One of these homages appears again, as the monster that threatens the town lives in an empty and abandoned Sarlacc Pit (basically a sand Kraken), which was the cause of Boba Fett’s death in “Return of the Jedi”. However, yet again, it is not essential that the viewer know what a Sarlacc Pit is to understand and follow the episode. The monster’s cave was once a Sarlacc Pit, but at the end of the day, it is simply the cave the monster lives in. It is yet again, like Boba’s armor, a nice touch for longtime fans, but it does not require you to know what it is.

However, my issues arise at the final shot of the episode when it is revealed that Boba Fett, the Mandalorian from the original movie trilogy, had survived his fall into the Sarlacc Pit. This is not only ridiculous because we saw Boba fall into the Sarlacc Pit, but Star Wars is not averse to the idea of “if we didn’t SEE them die, then that doesn’t mean they’re dead” (examples include Emperor Palpatine, Darth Maul, and rumors of a potential Mace Windu return). However, while ridiculous, this is not why I dislike the inclusion of Boba Fett: it is instead because they obviously want the audience to react in a certain way when they see the reveal. However, there’s one small problem with this, and it’s a bit of a double-edged sword: the Mandalorian is not something that appeals to only hardcore Star Wars fans. Countless people who have never seen a piece of Star Wars media had been brought in by the show’s popularity and these people were likely left scratching their heads when they saw a strange, scarred man turn to face the general direction of the camera. 
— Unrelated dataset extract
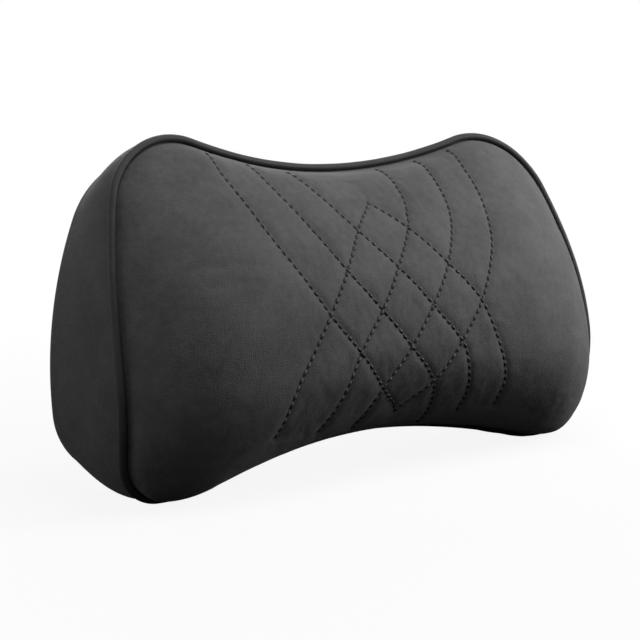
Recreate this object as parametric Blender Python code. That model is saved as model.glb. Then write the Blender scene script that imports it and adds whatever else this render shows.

However, yet again, while this is a problem I have with it, I have several more issues relating to the Boba reveal: it’s that it didn’t even need to happen and is completely unnecessary. Later on, Boba does of course reappear, to no one’s surprise, however, it isn’t to do anything that any other, potentially new character could have done instead. He appears, speaks with Mando briefly, they fight some bad guys together, and eventually, they use Boba’s ship. If that sounds like something other characters in the show have done at their first inclusion, you would be right. It’s because Boba Fett doesn’t add anything to the show other than yet another example of Star Wars being unwilling to let their new ideas stand alone. They fear criticism of their new ideas, so their solution is to make up nonsense about how some characters “didn’t REALLY die”, and bring them back as nothing more but an excuse to sell more merchandise, and gives older fans something to drool over when they discredit their new ideas.

This was not the first, or the last time Star Wars has done this. During the dreaded sequel trilogy, where we were reminded of how lazy the new Disney Star Wars writing team is, when we are reminded of how Palpatine “just fell from a very high place, but we never saw him die”. This, yet again, didn’t need to happen, but this time for different reasons. They backed themselves into a corner by having Snoke (the previous big bad guy of the trilogy)be killed the very first time he even encounters our heroes. The biggest baddest dark side wielder in the galaxy should not die the first time he ever fights our main character, especially when he is shown to our protagonist this early on in the trilogy. 

What does all this do for the overall world? To put it simply, it makes it appear smaller than it is, or was intended to be. The Star Wars world is one that is supposed to be theoretically infinite with so much space and so many planets and different people and creatures everywhere. When you continue to use the same characters from previous Star Wars media, you make it all feel connected, but not necessarily in a good way. In some instances, it makes sense, such as Vader and Leia appearing in Rogue One, but in most of the others it feels not only unnecessary to the story and writing, but it also makes the world at times unrealistic. Here’s an example: the sand planet of Tatooine. This is supposed to be a small and boring planet with little to no importance to the outside world, and I’m supposed to believe as a viewer that Anakin Skywalker, Luke Skywalker, and Rey, all grew up on this planet, it’s where the Millenium Falcon is found during episode 7, it’s where Jabba the Hutt’s castle is, is where Poe and BB-8 fight the first order during Episode 7, on top of it being where Boba Fett “dies”, it’s where Mando ends up to start season 2 and find Boba’s armor, and it’s where the alive Boba Fett still lives? That’s a lot of very important events and locations all to happen on this seemingly empty, and useless sand planet that the writers would have you believe it to be. Moving away from Tatooine, we’re also supposed to believe that ignoring the prequel trilogy, of all the Jedi and Sith we see from A New Hope to The Rise of Skywalker(which is 6 total movies), 3 of them are Skywalkers and 2 of them are Palpatines? 3 being Palpatines if we count Snoke as one? That leaves Yoda and Obi-Wan being the only Jedi present in episodes 4-9 that are unrelated to any other character in the series. They are the outliers for not being related to anyone else. This should never be the case. 

However, while it is still an issue plaguing the show, I would much rather the characters being brought back for The Mandalorian be ones like Boba Fett, who, while yes are still past characters, they have not had as much character development as many other characters in Star Wars media. Boba was basically a clean slate with little to no character development coming from the movies. So, essentially, while I dislike these reveals, they could be doing much worse. And I can’t give them too much flack for always bringing back old characters, because they even said it themselves. Luke Skywalker once said: “No one’s ever really gone”.